The TRPM‐2/clusterin gene and its cognate protein has been characterized in a number of species. Although the functional role, or roles, of the TRPM‐2/clusterin protein remains to be firmly established, the gene has been implicated in a variety of physiological processes, including sperm maturation, lipid transport, membrane remodelling and inhibition of the complement cascade. TRPM‐2/clusterin is induced de novo during the regression of the prostate and other hormone‐dependent tissues after hormone ablation, and is over‐expressed in several human neurodegenerative diseases including Alzheimer's disease, epilepsy and retinitis pigmentosa. We describe the genomic structure of the human TRPM‐2/clusterin gene which is organized into nine exons, ranging in size from 47 bp (exon I) to 412 bp (exon V), spanning a region of 16580 bp.

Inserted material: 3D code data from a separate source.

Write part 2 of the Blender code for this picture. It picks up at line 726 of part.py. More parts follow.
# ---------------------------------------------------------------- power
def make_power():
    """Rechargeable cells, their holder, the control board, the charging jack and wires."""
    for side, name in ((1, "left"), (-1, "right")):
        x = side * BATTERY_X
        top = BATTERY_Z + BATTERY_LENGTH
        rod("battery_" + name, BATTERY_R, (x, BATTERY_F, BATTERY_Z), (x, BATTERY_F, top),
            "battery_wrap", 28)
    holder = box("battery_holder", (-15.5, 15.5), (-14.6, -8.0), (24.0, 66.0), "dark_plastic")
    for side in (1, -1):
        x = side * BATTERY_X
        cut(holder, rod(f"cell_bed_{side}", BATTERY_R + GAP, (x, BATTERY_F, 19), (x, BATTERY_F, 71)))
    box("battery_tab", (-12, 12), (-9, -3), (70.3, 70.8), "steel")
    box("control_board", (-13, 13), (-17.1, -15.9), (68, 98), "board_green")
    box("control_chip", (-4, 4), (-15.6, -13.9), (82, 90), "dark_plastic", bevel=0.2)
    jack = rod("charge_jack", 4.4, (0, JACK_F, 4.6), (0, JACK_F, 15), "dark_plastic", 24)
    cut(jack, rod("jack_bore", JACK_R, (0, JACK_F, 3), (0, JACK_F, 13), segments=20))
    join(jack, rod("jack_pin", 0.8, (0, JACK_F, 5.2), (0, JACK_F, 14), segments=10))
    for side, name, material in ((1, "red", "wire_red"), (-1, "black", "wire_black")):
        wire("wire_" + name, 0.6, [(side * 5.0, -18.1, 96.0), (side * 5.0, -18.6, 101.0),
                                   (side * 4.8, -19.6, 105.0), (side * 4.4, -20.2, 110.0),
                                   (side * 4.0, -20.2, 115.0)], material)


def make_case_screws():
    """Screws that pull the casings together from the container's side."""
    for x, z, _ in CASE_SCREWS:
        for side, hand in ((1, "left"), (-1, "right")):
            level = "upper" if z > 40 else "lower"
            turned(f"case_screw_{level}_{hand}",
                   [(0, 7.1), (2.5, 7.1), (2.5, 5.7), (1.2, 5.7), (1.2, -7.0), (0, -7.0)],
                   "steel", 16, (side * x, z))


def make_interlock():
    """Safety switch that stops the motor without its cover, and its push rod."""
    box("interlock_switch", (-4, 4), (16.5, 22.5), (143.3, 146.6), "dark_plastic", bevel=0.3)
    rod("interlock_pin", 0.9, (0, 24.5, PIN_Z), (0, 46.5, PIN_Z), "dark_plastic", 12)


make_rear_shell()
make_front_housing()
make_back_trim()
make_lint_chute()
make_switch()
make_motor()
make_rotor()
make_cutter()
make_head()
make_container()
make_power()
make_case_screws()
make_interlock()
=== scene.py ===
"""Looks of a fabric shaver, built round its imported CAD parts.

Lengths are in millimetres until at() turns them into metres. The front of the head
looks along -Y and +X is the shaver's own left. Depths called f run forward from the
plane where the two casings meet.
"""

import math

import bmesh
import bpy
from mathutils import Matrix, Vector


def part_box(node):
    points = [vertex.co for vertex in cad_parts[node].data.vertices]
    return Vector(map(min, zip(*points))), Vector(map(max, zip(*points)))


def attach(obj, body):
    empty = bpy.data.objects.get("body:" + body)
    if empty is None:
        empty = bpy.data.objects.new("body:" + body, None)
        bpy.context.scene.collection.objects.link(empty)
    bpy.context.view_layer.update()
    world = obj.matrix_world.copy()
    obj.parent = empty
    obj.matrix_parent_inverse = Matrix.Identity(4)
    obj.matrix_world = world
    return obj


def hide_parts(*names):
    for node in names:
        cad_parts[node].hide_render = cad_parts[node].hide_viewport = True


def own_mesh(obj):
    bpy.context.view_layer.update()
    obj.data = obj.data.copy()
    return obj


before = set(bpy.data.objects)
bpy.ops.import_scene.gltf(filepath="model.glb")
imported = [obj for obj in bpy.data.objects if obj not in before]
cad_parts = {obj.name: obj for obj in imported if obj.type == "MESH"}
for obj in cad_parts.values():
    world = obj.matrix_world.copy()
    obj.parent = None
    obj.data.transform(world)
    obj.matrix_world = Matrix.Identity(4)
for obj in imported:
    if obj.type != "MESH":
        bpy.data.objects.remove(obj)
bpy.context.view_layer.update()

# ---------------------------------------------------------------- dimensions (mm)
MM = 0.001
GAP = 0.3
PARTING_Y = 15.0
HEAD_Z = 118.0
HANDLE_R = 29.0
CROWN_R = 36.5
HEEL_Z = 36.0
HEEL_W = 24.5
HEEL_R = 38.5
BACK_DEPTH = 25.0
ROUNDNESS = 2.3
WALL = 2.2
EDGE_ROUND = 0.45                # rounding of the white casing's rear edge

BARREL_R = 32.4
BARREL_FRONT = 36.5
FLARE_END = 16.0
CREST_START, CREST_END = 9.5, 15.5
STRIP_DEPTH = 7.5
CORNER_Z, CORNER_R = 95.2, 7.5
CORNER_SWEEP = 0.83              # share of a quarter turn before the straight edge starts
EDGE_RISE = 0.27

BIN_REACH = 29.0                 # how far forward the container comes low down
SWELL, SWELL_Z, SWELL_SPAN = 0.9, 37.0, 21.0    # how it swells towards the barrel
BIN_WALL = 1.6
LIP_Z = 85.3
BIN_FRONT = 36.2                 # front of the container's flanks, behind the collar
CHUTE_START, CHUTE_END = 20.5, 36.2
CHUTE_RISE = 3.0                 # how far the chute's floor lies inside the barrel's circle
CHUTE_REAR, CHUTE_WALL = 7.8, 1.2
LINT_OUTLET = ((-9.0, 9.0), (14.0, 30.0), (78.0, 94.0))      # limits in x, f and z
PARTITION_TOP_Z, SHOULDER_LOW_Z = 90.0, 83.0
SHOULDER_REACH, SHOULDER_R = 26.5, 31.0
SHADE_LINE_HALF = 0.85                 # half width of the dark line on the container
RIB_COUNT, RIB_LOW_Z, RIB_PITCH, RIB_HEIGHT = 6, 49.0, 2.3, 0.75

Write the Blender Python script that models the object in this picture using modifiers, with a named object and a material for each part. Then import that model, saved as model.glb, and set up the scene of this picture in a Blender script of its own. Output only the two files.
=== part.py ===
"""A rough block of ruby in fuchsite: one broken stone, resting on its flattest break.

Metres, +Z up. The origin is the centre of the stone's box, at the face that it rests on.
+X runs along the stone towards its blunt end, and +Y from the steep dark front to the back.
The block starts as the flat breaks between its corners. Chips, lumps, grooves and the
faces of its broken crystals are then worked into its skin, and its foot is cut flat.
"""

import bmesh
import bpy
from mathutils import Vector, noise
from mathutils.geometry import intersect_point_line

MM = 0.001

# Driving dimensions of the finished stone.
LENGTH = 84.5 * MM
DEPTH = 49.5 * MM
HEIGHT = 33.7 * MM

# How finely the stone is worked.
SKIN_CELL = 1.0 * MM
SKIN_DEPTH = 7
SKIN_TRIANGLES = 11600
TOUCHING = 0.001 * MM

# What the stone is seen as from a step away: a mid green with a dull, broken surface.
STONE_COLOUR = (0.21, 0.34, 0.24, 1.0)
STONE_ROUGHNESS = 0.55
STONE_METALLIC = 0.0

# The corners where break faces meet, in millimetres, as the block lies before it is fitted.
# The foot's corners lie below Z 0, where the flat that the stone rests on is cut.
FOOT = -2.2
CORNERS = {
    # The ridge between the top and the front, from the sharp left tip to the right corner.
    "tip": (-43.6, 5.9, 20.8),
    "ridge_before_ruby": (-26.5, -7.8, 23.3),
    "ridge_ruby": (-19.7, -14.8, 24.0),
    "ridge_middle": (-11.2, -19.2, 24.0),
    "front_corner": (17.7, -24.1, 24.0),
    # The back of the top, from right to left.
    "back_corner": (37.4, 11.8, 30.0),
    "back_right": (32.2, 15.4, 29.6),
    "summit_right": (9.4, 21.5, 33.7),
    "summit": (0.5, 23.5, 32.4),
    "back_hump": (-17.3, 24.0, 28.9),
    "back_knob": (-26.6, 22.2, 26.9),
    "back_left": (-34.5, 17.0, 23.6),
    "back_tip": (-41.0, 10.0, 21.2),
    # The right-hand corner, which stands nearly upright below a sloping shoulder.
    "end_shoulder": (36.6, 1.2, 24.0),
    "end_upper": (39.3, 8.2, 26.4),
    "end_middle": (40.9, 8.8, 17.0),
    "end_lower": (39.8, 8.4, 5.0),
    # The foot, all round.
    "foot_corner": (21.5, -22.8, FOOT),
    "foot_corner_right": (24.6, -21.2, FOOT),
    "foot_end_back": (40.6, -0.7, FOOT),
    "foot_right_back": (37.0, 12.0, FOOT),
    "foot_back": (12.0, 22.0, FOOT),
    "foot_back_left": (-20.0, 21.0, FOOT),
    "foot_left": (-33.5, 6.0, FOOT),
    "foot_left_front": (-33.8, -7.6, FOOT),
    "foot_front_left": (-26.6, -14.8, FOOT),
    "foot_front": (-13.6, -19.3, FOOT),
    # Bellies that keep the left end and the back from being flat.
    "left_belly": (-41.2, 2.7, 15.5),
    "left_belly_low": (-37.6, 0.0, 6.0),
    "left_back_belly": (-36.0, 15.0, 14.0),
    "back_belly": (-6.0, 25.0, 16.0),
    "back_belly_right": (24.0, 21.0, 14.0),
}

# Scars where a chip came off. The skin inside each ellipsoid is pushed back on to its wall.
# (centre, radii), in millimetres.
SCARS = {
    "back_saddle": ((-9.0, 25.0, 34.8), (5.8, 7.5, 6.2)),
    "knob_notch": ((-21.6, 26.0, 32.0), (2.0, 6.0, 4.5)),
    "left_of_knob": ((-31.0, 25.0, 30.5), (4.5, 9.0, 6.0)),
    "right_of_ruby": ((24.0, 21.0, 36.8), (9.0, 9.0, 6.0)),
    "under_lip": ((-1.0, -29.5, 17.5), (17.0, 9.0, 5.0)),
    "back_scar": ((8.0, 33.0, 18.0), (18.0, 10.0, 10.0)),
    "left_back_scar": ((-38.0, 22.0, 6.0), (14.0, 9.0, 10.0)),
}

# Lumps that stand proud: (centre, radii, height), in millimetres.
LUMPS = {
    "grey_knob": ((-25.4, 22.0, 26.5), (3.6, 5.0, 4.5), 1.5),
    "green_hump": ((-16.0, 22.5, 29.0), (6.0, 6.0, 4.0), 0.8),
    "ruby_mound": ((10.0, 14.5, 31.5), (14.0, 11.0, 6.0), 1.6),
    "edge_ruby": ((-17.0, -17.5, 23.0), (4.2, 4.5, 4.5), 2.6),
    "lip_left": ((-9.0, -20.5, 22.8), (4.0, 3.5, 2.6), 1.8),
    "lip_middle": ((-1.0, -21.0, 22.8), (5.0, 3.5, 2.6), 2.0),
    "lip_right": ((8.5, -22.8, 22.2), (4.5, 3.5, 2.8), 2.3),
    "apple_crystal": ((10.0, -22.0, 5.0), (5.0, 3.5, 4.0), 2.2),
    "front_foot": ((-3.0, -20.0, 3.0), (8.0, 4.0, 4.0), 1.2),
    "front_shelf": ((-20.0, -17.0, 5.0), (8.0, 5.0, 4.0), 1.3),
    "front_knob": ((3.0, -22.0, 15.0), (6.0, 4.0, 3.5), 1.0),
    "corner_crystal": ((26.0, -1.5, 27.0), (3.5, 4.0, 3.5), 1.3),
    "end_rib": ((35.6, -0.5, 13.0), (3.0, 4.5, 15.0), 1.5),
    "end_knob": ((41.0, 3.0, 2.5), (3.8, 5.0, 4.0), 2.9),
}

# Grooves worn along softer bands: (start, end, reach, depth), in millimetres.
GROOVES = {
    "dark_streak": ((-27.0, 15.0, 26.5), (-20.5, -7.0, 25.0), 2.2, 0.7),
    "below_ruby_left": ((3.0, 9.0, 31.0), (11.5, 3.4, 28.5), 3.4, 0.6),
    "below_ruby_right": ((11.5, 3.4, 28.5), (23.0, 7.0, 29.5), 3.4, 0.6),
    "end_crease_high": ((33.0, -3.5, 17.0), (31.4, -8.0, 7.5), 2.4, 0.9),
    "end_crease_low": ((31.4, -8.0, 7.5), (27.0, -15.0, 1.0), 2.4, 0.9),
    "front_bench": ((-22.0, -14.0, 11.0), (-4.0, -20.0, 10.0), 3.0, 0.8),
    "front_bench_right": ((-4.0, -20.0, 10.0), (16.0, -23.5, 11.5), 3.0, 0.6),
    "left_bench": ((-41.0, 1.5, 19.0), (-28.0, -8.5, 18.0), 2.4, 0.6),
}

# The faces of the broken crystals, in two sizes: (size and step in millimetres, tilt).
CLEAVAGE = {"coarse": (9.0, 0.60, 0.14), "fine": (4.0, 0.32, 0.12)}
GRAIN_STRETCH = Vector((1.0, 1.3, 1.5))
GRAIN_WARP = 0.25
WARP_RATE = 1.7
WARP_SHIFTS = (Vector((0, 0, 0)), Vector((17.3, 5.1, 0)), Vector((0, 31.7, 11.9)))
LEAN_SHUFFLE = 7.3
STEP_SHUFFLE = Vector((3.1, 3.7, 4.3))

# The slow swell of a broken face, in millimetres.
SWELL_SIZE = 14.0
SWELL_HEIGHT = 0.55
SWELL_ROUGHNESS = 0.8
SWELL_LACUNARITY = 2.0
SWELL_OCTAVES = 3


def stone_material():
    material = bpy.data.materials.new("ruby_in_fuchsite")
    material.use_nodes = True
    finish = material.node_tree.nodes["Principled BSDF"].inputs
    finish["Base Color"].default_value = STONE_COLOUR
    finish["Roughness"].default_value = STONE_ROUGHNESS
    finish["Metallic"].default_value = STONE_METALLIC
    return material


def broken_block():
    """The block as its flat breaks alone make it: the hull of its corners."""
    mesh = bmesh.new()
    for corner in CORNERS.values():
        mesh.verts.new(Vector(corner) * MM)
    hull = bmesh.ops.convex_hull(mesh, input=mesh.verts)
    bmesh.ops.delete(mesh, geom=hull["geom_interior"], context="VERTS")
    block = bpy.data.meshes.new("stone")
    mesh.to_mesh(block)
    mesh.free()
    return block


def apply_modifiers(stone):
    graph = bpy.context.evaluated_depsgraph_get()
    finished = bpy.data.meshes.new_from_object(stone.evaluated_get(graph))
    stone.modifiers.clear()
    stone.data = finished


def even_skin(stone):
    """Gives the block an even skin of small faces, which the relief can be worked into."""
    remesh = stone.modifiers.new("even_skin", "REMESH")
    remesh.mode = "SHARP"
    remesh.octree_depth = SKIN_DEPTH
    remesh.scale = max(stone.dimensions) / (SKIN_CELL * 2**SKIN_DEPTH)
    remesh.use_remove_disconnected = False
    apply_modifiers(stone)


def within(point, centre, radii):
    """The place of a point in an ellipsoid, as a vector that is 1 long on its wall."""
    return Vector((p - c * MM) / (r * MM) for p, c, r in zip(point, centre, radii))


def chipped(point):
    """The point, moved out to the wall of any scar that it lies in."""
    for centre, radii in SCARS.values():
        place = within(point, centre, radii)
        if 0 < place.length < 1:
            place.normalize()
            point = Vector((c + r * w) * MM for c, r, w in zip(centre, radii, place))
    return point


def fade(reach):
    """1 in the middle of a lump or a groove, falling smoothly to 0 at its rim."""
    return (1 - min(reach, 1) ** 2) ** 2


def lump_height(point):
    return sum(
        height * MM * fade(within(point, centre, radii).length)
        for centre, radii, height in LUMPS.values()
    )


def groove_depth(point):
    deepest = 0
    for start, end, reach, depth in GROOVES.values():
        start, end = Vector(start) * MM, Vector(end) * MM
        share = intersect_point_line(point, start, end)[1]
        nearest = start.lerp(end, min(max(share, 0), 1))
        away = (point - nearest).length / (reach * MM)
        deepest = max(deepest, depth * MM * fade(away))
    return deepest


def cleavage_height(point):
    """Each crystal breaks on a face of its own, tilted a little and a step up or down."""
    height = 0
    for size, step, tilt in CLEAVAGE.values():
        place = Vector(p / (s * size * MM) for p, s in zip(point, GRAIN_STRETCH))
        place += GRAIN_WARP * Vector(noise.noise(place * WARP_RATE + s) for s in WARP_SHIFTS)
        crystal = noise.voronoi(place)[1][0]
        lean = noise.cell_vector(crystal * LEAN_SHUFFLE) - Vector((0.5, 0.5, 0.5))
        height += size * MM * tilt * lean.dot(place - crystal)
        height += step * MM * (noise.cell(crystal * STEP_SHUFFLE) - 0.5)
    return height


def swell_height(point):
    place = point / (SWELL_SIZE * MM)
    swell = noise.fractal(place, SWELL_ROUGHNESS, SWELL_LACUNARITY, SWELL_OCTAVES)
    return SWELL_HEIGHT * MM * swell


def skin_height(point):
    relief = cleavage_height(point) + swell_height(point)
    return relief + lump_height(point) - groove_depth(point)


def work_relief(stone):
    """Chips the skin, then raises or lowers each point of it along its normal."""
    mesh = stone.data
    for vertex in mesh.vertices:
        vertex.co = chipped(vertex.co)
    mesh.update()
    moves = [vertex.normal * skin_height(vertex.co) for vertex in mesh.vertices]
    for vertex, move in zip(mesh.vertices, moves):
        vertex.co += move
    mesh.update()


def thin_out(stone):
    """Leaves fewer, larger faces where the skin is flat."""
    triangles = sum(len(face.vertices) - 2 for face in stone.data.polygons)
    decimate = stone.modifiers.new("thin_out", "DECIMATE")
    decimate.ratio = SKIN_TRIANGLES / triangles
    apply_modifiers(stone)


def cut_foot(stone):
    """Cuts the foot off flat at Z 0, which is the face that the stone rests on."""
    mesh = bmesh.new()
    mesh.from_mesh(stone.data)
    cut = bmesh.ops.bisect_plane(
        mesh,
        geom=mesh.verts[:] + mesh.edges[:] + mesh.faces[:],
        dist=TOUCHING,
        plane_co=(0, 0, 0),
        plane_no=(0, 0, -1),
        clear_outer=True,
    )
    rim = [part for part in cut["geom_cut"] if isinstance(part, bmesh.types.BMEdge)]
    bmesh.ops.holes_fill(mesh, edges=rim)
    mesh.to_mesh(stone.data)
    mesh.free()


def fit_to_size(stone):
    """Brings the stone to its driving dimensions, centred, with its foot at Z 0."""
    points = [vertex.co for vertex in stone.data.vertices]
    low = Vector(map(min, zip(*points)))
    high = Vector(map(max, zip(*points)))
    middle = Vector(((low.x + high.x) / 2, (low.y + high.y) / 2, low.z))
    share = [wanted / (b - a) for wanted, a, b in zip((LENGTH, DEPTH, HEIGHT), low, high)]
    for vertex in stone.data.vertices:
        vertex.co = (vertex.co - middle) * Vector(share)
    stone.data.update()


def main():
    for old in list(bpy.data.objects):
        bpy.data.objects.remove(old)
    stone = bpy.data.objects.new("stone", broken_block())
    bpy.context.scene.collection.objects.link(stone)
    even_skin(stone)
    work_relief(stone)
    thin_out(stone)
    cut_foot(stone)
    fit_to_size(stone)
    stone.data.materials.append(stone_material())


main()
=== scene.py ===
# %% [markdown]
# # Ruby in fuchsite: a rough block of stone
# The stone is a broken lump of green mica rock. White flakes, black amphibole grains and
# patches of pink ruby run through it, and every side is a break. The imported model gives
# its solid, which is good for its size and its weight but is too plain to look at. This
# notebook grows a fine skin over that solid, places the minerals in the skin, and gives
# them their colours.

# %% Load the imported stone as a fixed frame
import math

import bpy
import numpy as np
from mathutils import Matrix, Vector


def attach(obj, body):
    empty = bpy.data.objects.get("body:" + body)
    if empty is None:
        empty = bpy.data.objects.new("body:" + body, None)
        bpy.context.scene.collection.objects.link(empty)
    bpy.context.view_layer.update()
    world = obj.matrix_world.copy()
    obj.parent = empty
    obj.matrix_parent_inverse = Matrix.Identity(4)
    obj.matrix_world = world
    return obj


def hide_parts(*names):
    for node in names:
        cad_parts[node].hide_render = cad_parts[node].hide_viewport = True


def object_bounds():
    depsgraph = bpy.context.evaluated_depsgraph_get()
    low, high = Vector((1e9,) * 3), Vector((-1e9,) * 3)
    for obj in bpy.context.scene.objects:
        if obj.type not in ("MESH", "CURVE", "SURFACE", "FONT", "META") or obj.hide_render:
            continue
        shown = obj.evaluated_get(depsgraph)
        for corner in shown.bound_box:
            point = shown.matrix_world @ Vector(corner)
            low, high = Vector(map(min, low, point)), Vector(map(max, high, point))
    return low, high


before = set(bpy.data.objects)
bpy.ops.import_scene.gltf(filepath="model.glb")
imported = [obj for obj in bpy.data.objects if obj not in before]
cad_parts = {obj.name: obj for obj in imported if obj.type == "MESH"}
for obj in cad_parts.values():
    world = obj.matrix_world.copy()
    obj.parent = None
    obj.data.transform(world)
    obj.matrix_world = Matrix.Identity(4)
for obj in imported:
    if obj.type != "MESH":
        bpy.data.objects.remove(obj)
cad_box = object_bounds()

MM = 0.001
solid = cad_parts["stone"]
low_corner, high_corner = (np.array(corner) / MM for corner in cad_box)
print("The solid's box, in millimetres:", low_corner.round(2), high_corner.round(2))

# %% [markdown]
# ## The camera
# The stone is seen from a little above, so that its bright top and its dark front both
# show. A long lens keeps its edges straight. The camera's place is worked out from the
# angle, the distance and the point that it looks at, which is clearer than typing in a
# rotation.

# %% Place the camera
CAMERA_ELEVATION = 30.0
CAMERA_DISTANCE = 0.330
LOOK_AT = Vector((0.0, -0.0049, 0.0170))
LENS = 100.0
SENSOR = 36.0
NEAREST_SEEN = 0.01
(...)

Comparison with sequences registered in the databases shows that it has extensive similarity to the human protein designated as SP‐40,40 or complement‐lysis inhibitor (CLI), a protein that appears to block the membrane‐attack complex of complement. However, the cDNA sequences reported for SP‐40,40 and CLI diverge significantly in the 5′ untranslated region of the mRNA (coded for by exon I), raising the possibility that the TRPM‐2/clusterin gene is present in the human genome as a small multi‐gene family or that there are several alternate exon I sequences in the TRPM‐2 gene. Southern analysis and fluorescent in situ hybridization suggest that the clusterin gene is a single‐copy gene, and that, if alternative exon I sequences are present in the genome, they lie outside of the λ clones that have been characterized. Analysis of the promoter region of the human TRPM‐2/clusterin gene shows many similarities to the rat TRPM‐2/clusterin promoter including a putative control region containing several potential regulatory elements that may regulate the complex tissue‐specific control of the gene which must be constitutively expressed in some tissues but is inducible in others.